• [Instructions to follow]
Your task is to repeat only the lines from the one with "Turn this picture" through the one with "6, sides: 12", exactly as they stand, both ends included.

• [Record list]
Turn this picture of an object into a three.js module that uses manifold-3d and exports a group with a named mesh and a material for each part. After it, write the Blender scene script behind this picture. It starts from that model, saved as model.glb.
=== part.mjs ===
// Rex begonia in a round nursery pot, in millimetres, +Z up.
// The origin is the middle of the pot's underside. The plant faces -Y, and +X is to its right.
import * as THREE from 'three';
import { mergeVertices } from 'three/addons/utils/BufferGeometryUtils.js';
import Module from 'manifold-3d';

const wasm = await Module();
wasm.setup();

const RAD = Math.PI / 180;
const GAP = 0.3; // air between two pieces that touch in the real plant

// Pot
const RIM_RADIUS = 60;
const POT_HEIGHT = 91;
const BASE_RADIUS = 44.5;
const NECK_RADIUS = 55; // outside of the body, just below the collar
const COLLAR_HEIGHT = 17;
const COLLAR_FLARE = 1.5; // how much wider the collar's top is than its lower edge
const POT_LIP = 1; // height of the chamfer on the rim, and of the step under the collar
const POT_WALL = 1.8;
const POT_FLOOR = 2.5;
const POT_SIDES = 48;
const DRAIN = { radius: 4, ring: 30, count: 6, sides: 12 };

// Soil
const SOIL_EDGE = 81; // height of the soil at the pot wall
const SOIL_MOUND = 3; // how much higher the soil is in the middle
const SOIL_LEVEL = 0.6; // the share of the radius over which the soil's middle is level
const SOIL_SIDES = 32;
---
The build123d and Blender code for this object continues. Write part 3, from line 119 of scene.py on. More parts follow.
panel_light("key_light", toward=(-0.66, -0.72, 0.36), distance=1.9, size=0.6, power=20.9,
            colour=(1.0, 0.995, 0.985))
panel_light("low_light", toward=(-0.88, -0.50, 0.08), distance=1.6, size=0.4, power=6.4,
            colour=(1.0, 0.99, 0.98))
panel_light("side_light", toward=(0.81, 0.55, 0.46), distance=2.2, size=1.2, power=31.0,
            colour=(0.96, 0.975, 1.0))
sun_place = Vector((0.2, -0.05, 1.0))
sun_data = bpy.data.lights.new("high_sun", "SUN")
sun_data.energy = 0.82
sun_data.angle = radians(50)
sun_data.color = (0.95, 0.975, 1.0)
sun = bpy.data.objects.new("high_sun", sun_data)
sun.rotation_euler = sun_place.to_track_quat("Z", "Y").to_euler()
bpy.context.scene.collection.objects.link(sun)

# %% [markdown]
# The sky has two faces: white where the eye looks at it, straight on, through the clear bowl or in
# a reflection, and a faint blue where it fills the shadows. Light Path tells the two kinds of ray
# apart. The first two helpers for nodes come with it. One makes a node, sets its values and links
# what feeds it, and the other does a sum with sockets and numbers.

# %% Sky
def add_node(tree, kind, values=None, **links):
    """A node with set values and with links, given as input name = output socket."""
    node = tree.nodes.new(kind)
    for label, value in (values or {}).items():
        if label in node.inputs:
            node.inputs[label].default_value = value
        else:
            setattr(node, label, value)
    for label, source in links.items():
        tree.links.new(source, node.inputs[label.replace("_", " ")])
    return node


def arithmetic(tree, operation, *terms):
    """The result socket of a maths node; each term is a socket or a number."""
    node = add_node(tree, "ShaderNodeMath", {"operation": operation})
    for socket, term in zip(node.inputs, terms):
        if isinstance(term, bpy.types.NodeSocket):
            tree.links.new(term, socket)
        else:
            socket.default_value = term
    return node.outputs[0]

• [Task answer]
Turn this picture of an object into a three.js module that uses manifold-3d and exports a group with a named mesh and a material for each part. After it, write the Blender scene script behind this picture. It starts from that model, saved as model.glb.
=== part.mjs ===
// Rex begonia in a round nursery pot, in millimetres, +Z up.
// The origin is the middle of the pot's underside. The plant faces -Y, and +X is to its right.
import * as THREE from 'three';
import { mergeVertices } from 'three/addons/utils/BufferGeometryUtils.js';
import Module from 'manifold-3d';

const wasm = await Module();
wasm.setup();

const RAD = Math.PI / 180;
const GAP = 0.3; // air between two pieces that touch in the real plant

// Pot
const RIM_RADIUS = 60;
const POT_HEIGHT = 91;
const BASE_RADIUS = 44.5;
const NECK_RADIUS = 55; // outside of the body, just below the collar
const COLLAR_HEIGHT = 17;
const COLLAR_FLARE = 1.5; // how much wider the collar's top is than its lower edge
const POT_LIP = 1; // height of the chamfer on the rim, and of the step under the collar
const POT_WALL = 1.8;
const POT_FLOOR = 2.5;
const POT_SIDES = 48;
const DRAIN = { radius: 4, ring: 30, count: 6, sides: 12 };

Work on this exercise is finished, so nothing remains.